### Task goal
Among the lines below, keep only those from the one containing "Reconstruct the object" through the one containing "barrel_wall = 2; // [1.6:0.1:2.2]", and reproduce them exactly.
★ ★ ★
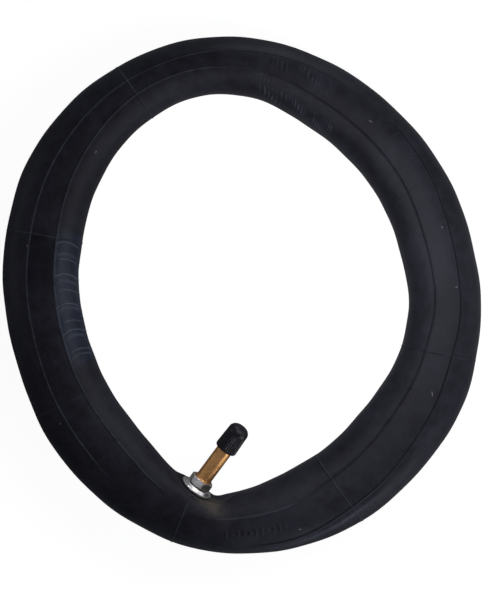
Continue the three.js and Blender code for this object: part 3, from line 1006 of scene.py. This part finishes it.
def tube_rubber():
    """Black butyl with a cloudy bloom, specks, grain, and marks painted on the mesh, painted
    shade and highlight among them.
    """
    sheen = {"Sheen_Weight": 0.05, "Sheen_Roughness": 0.5, "Sheen_Tint": (0.7, 0.75, 0.9, 1)}
    n = Nodes("tube_rubber", IOR=1.5, Specular_Tint=(0.86, 0.88, 1, 1), **sheen)
    cloud = n.noise(26, 4, 0.6)
    mottle = n.noise(190, 6, 0.7)
    bloom = n.spread(n.maths("MULTIPLY", cloud, mottle), 0.17, 0.34, 0, 1)
    colour = n.mix(bloom, BUTYL, BLOOM)
    specks = n.spread(n.noise(1300, 2, 0.5), 0.66, 0.74, 0, 0.35)
    colour = n.mix(specks, colour, SPECK)
    # painted shade: the moulded lines and the darker stretch of crown go towards near black
    shade = n.maths("MULTIPLY", n.attribute("shade"), SHADE_DARKNESS)
    dark = n.maths("MAXIMUM", shade, n.attribute("seam"))
    colour = n.mix(dark, colour, PAINTED_SHADE)
    n.put(n.spread(dark, 0, 1, 0.22, 0.05), "Specular IOR Level")
    # the film patch goes towards a lighter blue: partly its own tint, partly painted sheen
    film_sheen = n.attribute("film_sheen")
    streak = n.spread(n.noise(170, 4, 0.6, n.stretched((2.4, 0.8, 1))), 0.36, 0.66, 0.15, 1)
    colour = n.mix(n.maths("MULTIPLY", film_sheen, streak), colour, FILM_TINT_AND_SHEEN)
    # pale crests: partly wear, partly painted highlight
    crest_paleness = n.maths("MULTIPLY", n.attribute("crest"), n.spread(mottle, 0.35, 0.6, 0.35, 1))
    colour = n.mix(crest_paleness, colour, WORN_AND_HIGHLIT)
    # a tan mark beside the washer, lighter and warmer than the rubber
    tan_mark = n.maths("MULTIPLY", n.attribute("tan_mark"), n.spread(mottle, 0.35, 0.6, 0.4, 1))
    colour = n.mix(tan_mark, colour, TAN)
    for x, y, long, turn in SCUFFS:
        colour = n.mix(scuff(n, x, y, long, turn), colour, SCUFF)
    n.put(colour, "Base Color")
    rough = n.spread(mottle, 0.3, 0.7, 0.5, 0.62)
    n.put(n.maths("SUBTRACT", rough, n.maths("MULTIPLY", film_sheen, 0.08)), "Roughness")
    n.bumps(n.noise(1500, 3, 0.6), 0.00003)
    n.bumps(n.noise(330, 3, 0.55), 0.0001)
    return n.material


def scuff(n, x, y, long, turn):
    """How strongly a short pale scuff shows, round a place in plan in millimetres."""
    run, size = (0, 0, math.radians(turn)), (long * MM, SCUFF_WIDTH * MM, 1)
    node = n.add("Mapping", Location=(x * MM, y * MM, 0), Rotation=run, Scale=size)
    node.vector_type = "TEXTURE"
    n.link(n.place, node.inputs["Vector"])
    length = n.add("VectorMath")
    length.operation = "LENGTH"
    n.link(node.outputs["Vector"], length.inputs[0])
    ragged = n.maths("ADD", length.outputs["Value"], n.spread(n.noise(2200, 2), 0, 1, -0.5, 0.5))
    return n.spread(ragged, 0.5, 1.0, 0.8, 0)


def moulded_rubber(name, colour, roughness):
    """Plain moulded rubber with a little dust."""
    n = Nodes(name, IOR=1.5)
    dust = n.spread(n.noise(420, 4, 0.6), 0.4, 0.7, 0, 1)
    n.put(n.mix(dust, colour, tuple(1.7 * c + 0.004 for c in colour)), "Base Color")
    n.put(n.spread(dust, 0, 1, roughness, roughness + 0.12), "Roughness")
    n.bumps(n.noise(2600, 2, 0.5), 0.00002)
    return n.material


def turned_metal(name, colour, dull, roughness, metallic):
    """Metal with fine rings round the valve's axis and slow patches of tarnish."""
    n = Nodes(name, Metallic=metallic)
    rings = n.noise(1, 3, 0.7, n.stretched((60, 60, 9000)))
    tarnish = n.spread(n.noise(420, 5, 0.65), 0.4, 0.7, 0, 1)
    n.put(n.mix(tarnish, colour, dull), "Base Color")
    rough = n.spread(rings, 0.3, 0.7, roughness - 0.05, roughness + 0.07)
    n.put(n.maths("ADD", rough, n.maths("MULTIPLY", tarnish, 0.08)), "Roughness")
    n.bumps(rings, 0.000012)
    n.bumps(n.noise(900, 3, 0.5), 0.000015)
    return n.material


def cap_plastic():
    """Black moulded plastic, faintly violet and unevenly matt."""
    n = Nodes("cap_plastic", IOR=1.5, Specular_IOR_Level=0.3)
    shade = n.spread(n.noise(300, 4, 0.6), 0.35, 0.7, 0, 1)
    n.put(n.mix(shade, CAP_BLACK, CAP_VIOLET), "Base Color")
    n.put(n.spread(n.noise(900, 3, 0.5), 0.3, 0.7, 0.36, 0.5), "Roughness")
    n.bumps(n.noise(2200, 3, 0.6), 0.00003)
    return n.material


def floor_material():
    """A floor that the camera sees as nearly white, with faint shadows, and that throws back
    about a third of the light."""
    n = Nodes("pale_floor", Roughness=0.9, Emission_Color=(1, 1, 1, 1))
    lit = n.mix(n.noise(300, 3, 0.5), (0.29,) * 3, (0.31,) * 3)
    seen = n.add("LightPath").outputs["Is Camera Ray"]
    n.put(n.mix(seen, lit, (0.2,) * 3), "Base Color")
    n.put(n.maths("MULTIPLY", seen, FLOOR_WHITE), "Emission Strength")
    return n.material


def wear(piece, material):
    piece.data.materials.clear()
    piece.data.materials.append(material)


def dress():
    """Builds every piece and gives each its material."""
    brass = turned_metal("brass", BRASS, DULL_BRASS, roughness=0.44, metallic=0.85)
    zinc = turned_metal("zinc_plate", ZINC, DULL_ZINC, roughness=0.26, metallic=0.95)
    steel = turned_metal("core_wire", STEEL, DULL_STEEL, roughness=0.32, metallic=1)
    black_seal = moulded_rubber("seal_black", SEAL_BLACK, roughness=0.6)
    pad = moulded_rubber("pad_black", PAD_BLACK, roughness=0.65)
    red_seal = moulded_rubber("seal_red", SEAL_RED, roughness=0.45)
    rubber = tube_rubber()
    wear(build_tube(), rubber)
    wear(build_patch(), rubber)
    wear(build_stem(), brass)
    wear(build_washer(), zinc)
    wear(build_nut(), zinc)
    wear(build_cap(), cap_plastic())
    wear(build_seal(), black_seal)
    wear(build_spring(), steel)
    kept = {
        "valve_pad": pad,
        "core_plug": brass,
        "core_barrel": brass,
        "barrel_seal": red_seal,
        "core_pin": steel,
        "spring_keeper": steel,
        "seat_cup": brass,
        "seat_seal": black_seal,
    }
    for node, material in kept.items():
        wear(frame["nodes"][node], material)


# ---------------- floor, light and camera

FLOOR_HALF = 3000  # millimetres
FLOOR_LEVEL = -0.02  # millimetres, so that the tube's foot doesn't share its plane
NEUTRAL = (1, 1, 1)
COOL = (0.95, 0.97, 1)
# Soft round lights: name, place and aim in metres, width, power and colour.
LIGHTS = (
    ("key", (0.078, 0.015, 0.18), (0.078, 0.01, 0.02), 0.16, 0.225, NEUTRAL),
    ("right", (0.42, 0.03, 0.14), (0, 0, 0.02), 0.3, 0.22, NEUTRAL),
    ("low", (0.26, -0.39, 0.12), (0.03, -0.1, 0.01), 0.2, 0.66, COOL),
    ("back", (0.12, 0.45, 0.12), (0.03, 0.1, 0.01), 0.2, 0.52, COOL),
    ("side", (-0.5, 0.12, 0.1), (-0.1, 0.02, 0.01), 0.4, 0.28, COOL),
    ("panel", (-0.45, -0.15, 0.6), (-0.02, -0.08, 0.02), 0.5, 0.16, COOL),
    ("glint", (-0.27, -0.43, 0.7), (-0.02, -0.09, 0.02), 0.2, 0.09, NEUTRAL),
)
SKY_LOW = 0.25  # the studio's brightness near the floor
SKY_HIGH = 0.05  # and from SKY_RISE of the way up
SKY_RISE = 0.7
SKY_SEEN = 0.965  # its brightness where the camera looks at it
SKY_TINT = (0.86, 0.9, 1, 1)


def area_light(name, place, aim, size, power, colour):
    data = bpy.data.lights.new(name, "AREA")
    data.shape = "DISK"
    data.size = size
    data.energy = power
    data.color = colour
    light = bpy.data.objects.new(name, data)
    light.location = place
    light.visible_camera = False
    light.rotation_euler = (Vector(aim) - Vector(place)).to_track_quat("-Z", "Y").to_euler()
    bpy.context.scene.collection.objects.link(light)


def set_stage():
    """The floor, the studio round it and its lights."""
    signs = ((-1, -1), (1, -1), (1, 1), (-1, 1))
    corners = [(x * FLOOR_HALF, y * FLOOR_HALF, FLOOR_LEVEL) for x, y in signs]
    floor = new_piece("floor", corners, [(0, 1, 2, 3)])
    wear(floor, floor_material())
    set_world()
    for light in LIGHTS:
        area_light(*light)


def set_world():
    """A dim studio that is brighter near the floor, and plain white where it is looked at."""
    world = bpy.data.worlds.new("studio")
    bpy.context.scene.world = world
    world.use_nodes = True
    tree = world.node_tree
    sky = tree.nodes["Background"]
    height = tree.nodes.new("ShaderNodeSeparateXYZ")
    tree.links.new(tree.nodes.new("ShaderNodeTexCoord").outputs["Generated"], height.inputs[0])
    level = tree.nodes.new("ShaderNodeMapRange")
    for socket, setting in zip((1, 2, 3, 4), (0, SKY_RISE, SKY_LOW, SKY_HIGH)):
        level.inputs[socket].default_value = setting
    tree.links.new(height.outputs["Z"], level.inputs[0])
    seen = tree.nodes.new("ShaderNodeLightPath").outputs["Is Camera Ray"]
    tint = tree.nodes.new("ShaderNodeMixRGB")
    tint.inputs[1].default_value = SKY_TINT
    tint.inputs[2].default_value = (1, 1, 1, 1)
    tree.links.new(seen, tint.inputs[0])
    tree.links.new(tint.outputs[0], sky.inputs["Color"])
    strength = tree.nodes.new("ShaderNodeMix")
    strength.inputs[3].default_value = SKY_SEEN
    tree.links.new(seen, strength.inputs[0])
    tree.links.new(level.outputs[0], strength.inputs[2])
    tree.links.new(strength.outputs[0], sky.inputs["Strength"])


def set_camera():
    """Straight above, a little off the ring's middle, with +Y up the picture."""
    view_height = 0.2913
    distance = 3.0
    middle = (0.0013, -0.0022)
    data = bpy.data.cameras.new("camera")
    data.sensor_fit = "VERTICAL"
    data.sensor_height = 24
    data.lens = data.sensor_height * distance / view_height
    camera = bpy.data.objects.new("camera", data)
    half_height = 0.5 * CAD_BOX[1][2]
    camera.location = (*middle, half_height + distance)
    bpy.context.scene.collection.objects.link(camera)
    bpy.context.scene.camera = camera


dress()
set_stage()
set_camera()
bpy.context.scene.view_settings.view_transform = "Standard"

bpy.context.view_layer.update()
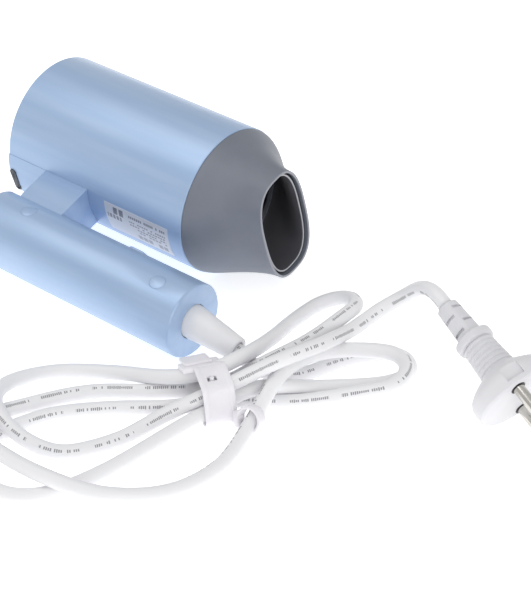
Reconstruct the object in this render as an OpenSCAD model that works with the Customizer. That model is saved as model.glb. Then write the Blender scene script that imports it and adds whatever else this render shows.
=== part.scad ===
// Folding travel hair dryer with a turnable concentrator nozzle and a tied mains cord.
// It lies on its side, folded: +X runs to the nozzle, +Z is up, the table is z = 0.
// Most parts are drawn in the dryer's own frame: x along the barrel, y from the handle to the
// barrel, z along the hinge pin, origin on the barrel's axis. placed() lays them on the table.

/* [Barrel] */
// Outer diameter of the barrel
barrel_d = 66; // [62:0.5:70]
// Length of the barrel, from its rear rim to the seam with the nozzle
barrel_len = 100.8; // [98:0.1:106]
// Wall thickness of the barrel
barrel_wall = 2; // [1.6:0.1:2.2]

/* [Nozzle] */
// Length of the nozzle in front of the seam
nozzle_len = 30.4; // [28:0.2:36]
// Long side of the oblong outlet
outlet_long = 55.2; // [50:0.2:57]
// Short side of the oblong outlet
outlet_short = 28.6; // [26:0.2:31]
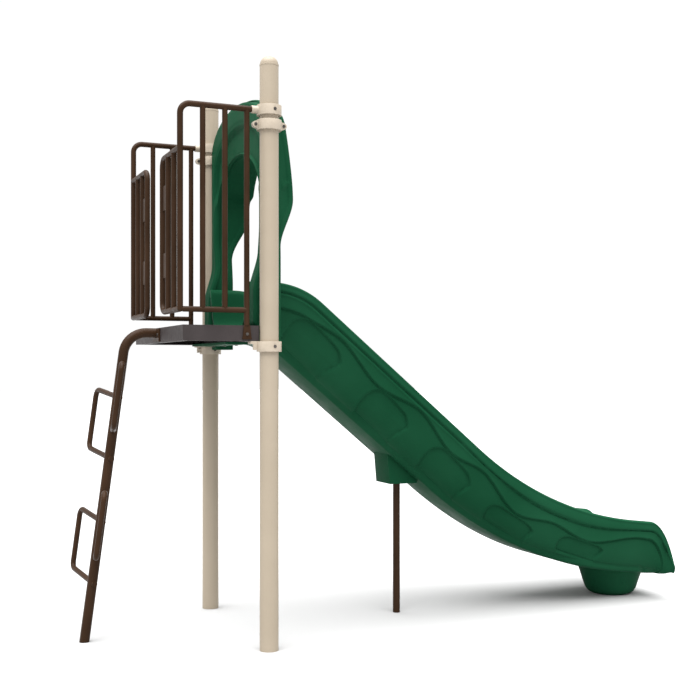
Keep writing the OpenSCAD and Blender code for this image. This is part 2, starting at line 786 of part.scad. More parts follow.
★ ★ ★
### Exercise result
Reconstruct the object in this render as an OpenSCAD model that works with the Customizer. That model is saved as model.glb. Then write the Blender scene script that imports it and adds whatever else this render shows.
=== part.scad ===
// Folding travel hair dryer with a turnable concentrator nozzle and a tied mains cord.
// It lies on its side, folded: +X runs to the nozzle, +Z is up, the table is z = 0.
// Most parts are drawn in the dryer's own frame: x along the barrel, y from the handle to the
// barrel, z along the hinge pin, origin on the barrel's axis. placed() lays them on the table.

/* [Barrel] */
// Outer diameter of the barrel
barrel_d = 66; // [62:0.5:70]
// Length of the barrel, from its rear rim to the seam with the nozzle
barrel_len = 100.8; // [98:0.1:106]
// Wall thickness of the barrel
barrel_wall = 2; // [1.6:0.1:2.2]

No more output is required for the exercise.